| STATED EXERCISE |
Quote exactly and only this range of lines in the data below: the line that holds "Write part 2" to the line that holds "TIP_STRAY = (2.6, 3.5, 1.5)", both included.
[start RECORDS SHOWN]
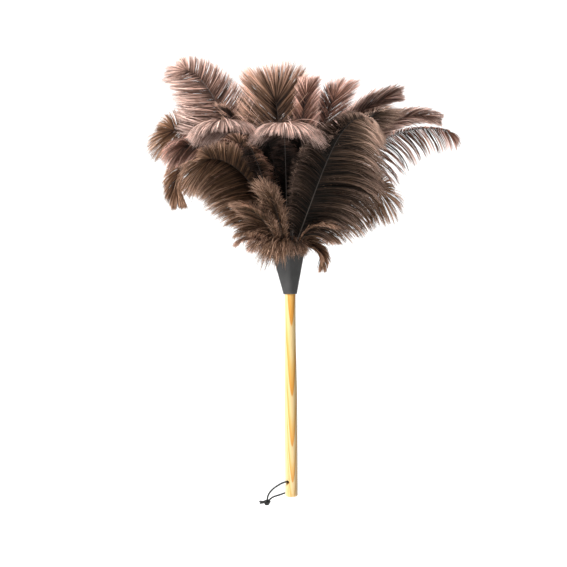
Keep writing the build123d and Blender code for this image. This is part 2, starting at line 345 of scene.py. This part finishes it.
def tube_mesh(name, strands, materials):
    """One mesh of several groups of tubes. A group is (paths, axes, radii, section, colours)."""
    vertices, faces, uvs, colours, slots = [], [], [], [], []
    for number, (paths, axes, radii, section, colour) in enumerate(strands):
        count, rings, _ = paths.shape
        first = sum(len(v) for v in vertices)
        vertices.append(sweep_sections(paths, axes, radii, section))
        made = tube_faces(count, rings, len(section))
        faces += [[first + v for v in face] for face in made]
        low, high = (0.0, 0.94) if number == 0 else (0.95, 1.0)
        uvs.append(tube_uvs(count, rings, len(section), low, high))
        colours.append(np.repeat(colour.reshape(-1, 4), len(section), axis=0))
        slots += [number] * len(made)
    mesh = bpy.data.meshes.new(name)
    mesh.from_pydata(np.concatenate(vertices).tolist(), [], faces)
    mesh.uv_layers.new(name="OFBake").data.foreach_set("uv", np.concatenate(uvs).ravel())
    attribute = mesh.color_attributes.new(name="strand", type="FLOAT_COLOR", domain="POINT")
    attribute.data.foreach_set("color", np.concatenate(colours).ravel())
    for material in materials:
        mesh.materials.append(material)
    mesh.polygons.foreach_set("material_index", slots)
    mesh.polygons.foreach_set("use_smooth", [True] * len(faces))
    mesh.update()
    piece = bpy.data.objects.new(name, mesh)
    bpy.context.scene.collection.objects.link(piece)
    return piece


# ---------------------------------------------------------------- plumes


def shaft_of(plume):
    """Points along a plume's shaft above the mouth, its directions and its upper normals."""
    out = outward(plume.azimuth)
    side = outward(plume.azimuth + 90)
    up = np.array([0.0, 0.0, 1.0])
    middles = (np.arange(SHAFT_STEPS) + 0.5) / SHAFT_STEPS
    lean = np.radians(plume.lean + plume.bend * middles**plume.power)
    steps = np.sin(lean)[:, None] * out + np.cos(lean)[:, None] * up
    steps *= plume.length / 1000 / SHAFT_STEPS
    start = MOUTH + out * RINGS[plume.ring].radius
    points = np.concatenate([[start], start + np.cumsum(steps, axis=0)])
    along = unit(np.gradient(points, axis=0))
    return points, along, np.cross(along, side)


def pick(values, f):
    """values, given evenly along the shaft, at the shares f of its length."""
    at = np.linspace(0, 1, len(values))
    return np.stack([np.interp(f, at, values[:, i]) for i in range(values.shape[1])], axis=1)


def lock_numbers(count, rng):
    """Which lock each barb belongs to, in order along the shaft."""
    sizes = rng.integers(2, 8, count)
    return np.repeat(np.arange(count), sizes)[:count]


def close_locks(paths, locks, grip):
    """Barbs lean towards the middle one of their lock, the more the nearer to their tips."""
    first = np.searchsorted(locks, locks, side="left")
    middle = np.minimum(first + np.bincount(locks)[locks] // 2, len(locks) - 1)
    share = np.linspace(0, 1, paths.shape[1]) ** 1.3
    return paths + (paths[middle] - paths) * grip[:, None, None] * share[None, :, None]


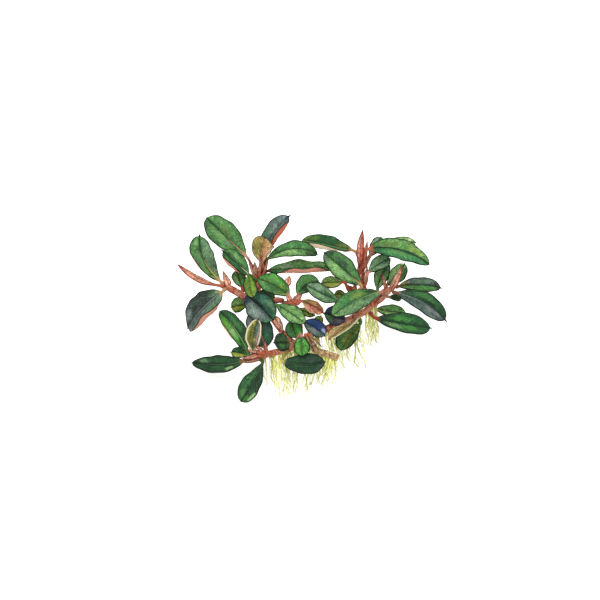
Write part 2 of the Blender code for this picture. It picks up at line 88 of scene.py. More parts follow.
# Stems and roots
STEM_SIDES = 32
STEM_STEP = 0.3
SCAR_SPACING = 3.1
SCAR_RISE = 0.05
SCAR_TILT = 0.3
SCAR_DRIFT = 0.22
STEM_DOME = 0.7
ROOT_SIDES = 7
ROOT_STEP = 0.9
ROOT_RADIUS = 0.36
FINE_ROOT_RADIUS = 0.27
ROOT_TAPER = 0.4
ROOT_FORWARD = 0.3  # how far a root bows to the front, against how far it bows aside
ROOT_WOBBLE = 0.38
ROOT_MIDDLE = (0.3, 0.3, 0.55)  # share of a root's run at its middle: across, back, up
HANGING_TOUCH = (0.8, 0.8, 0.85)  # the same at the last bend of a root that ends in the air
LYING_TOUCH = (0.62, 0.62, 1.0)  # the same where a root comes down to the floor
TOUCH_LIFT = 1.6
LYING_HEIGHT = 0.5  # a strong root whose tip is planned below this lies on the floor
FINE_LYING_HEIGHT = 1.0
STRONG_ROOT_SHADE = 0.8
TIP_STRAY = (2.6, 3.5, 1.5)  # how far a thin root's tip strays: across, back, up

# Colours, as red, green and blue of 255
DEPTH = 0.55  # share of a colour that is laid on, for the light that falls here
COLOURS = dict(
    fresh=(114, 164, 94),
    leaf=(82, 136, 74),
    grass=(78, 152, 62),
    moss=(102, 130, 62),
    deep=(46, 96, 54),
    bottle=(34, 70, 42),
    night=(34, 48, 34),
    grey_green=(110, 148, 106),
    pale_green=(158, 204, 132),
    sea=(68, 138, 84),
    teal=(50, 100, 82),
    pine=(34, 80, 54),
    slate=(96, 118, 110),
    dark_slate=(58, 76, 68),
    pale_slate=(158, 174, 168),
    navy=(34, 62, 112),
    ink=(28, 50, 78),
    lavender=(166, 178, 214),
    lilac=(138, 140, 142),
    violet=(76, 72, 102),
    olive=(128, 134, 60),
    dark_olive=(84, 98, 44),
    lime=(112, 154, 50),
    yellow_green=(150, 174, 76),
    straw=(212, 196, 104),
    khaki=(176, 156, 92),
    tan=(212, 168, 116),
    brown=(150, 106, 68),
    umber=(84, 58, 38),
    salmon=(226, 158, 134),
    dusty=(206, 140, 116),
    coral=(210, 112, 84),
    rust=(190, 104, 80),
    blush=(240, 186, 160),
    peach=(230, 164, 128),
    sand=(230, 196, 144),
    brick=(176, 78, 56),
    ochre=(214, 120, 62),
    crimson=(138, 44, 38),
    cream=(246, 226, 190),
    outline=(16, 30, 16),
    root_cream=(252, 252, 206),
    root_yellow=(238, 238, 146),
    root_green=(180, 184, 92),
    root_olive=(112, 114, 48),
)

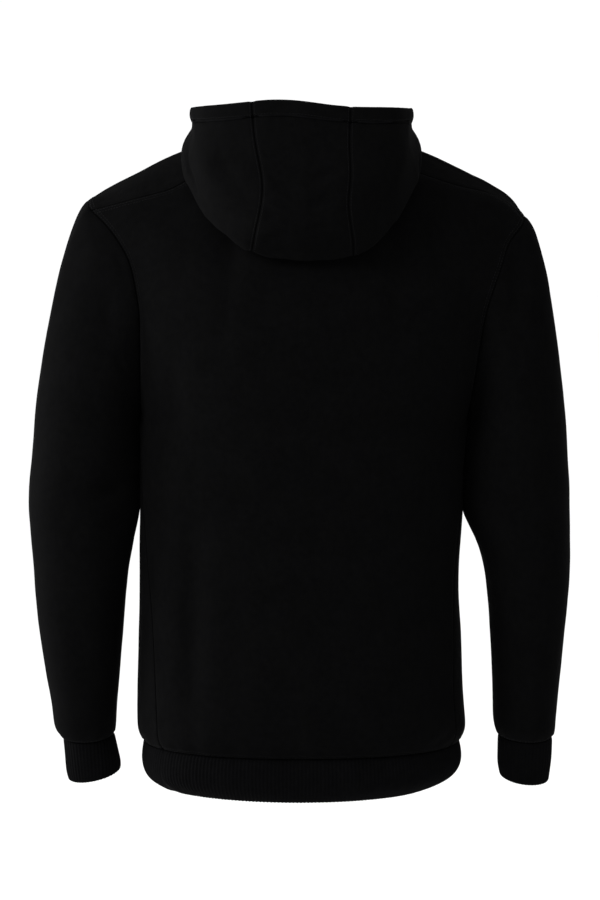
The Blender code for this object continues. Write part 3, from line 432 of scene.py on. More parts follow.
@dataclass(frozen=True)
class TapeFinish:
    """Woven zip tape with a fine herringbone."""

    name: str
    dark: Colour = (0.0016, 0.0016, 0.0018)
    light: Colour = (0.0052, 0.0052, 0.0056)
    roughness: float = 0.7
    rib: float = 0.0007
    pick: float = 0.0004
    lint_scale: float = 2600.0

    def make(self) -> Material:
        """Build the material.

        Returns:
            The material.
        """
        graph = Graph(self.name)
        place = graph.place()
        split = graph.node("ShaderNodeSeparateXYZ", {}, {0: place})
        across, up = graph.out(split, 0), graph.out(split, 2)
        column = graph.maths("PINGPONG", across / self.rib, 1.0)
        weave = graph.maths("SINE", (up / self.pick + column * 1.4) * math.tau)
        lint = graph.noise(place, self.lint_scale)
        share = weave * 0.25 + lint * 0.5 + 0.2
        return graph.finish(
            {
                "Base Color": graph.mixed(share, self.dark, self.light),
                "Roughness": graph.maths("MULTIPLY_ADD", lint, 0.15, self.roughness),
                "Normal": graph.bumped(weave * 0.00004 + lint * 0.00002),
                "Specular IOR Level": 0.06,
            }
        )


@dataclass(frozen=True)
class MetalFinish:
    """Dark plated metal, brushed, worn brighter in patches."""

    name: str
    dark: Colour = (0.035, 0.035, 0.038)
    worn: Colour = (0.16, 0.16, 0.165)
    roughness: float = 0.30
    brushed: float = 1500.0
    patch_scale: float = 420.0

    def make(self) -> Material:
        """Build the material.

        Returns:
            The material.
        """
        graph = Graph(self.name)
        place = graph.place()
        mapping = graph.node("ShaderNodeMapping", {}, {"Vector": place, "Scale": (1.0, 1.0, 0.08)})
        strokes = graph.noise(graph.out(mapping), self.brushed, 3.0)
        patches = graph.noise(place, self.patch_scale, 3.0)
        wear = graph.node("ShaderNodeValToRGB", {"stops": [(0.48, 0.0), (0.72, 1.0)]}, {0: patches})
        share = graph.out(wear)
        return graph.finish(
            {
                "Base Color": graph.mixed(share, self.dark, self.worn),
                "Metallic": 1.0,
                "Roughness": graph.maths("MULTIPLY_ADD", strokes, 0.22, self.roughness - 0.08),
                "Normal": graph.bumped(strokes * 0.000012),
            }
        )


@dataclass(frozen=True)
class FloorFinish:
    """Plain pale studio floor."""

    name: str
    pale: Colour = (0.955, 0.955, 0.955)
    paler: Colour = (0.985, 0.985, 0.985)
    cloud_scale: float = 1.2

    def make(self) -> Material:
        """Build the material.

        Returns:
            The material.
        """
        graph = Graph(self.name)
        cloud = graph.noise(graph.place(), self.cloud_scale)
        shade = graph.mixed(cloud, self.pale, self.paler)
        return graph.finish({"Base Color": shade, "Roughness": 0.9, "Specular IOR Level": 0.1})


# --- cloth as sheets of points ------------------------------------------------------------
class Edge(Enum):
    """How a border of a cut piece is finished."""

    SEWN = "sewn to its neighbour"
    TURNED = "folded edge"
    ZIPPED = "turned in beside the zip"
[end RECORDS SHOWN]
| TASK SOLUTION |
Write part 2 of the Blender code for this picture. It picks up at line 88 of scene.py. More parts follow.
# Stems and roots
STEM_SIDES = 32
STEM_STEP = 0.3
SCAR_SPACING = 3.1
SCAR_RISE = 0.05
SCAR_TILT = 0.3
SCAR_DRIFT = 0.22
STEM_DOME = 0.7
ROOT_SIDES = 7
ROOT_STEP = 0.9
ROOT_RADIUS = 0.36
FINE_ROOT_RADIUS = 0.27
ROOT_TAPER = 0.4
ROOT_FORWARD = 0.3  # how far a root bows to the front, against how far it bows aside
ROOT_WOBBLE = 0.38
ROOT_MIDDLE = (0.3, 0.3, 0.55)  # share of a root's run at its middle: across, back, up
HANGING_TOUCH = (0.8, 0.8, 0.85)  # the same at the last bend of a root that ends in the air
LYING_TOUCH = (0.62, 0.62, 1.0)  # the same where a root comes down to the floor
TOUCH_LIFT = 1.6
LYING_HEIGHT = 0.5  # a strong root whose tip is planned below this lies on the floor
FINE_LYING_HEIGHT = 1.0
STRONG_ROOT_SHADE = 0.8
TIP_STRAY = (2.6, 3.5, 1.5)  # how far a thin root's tip strays: across, back, up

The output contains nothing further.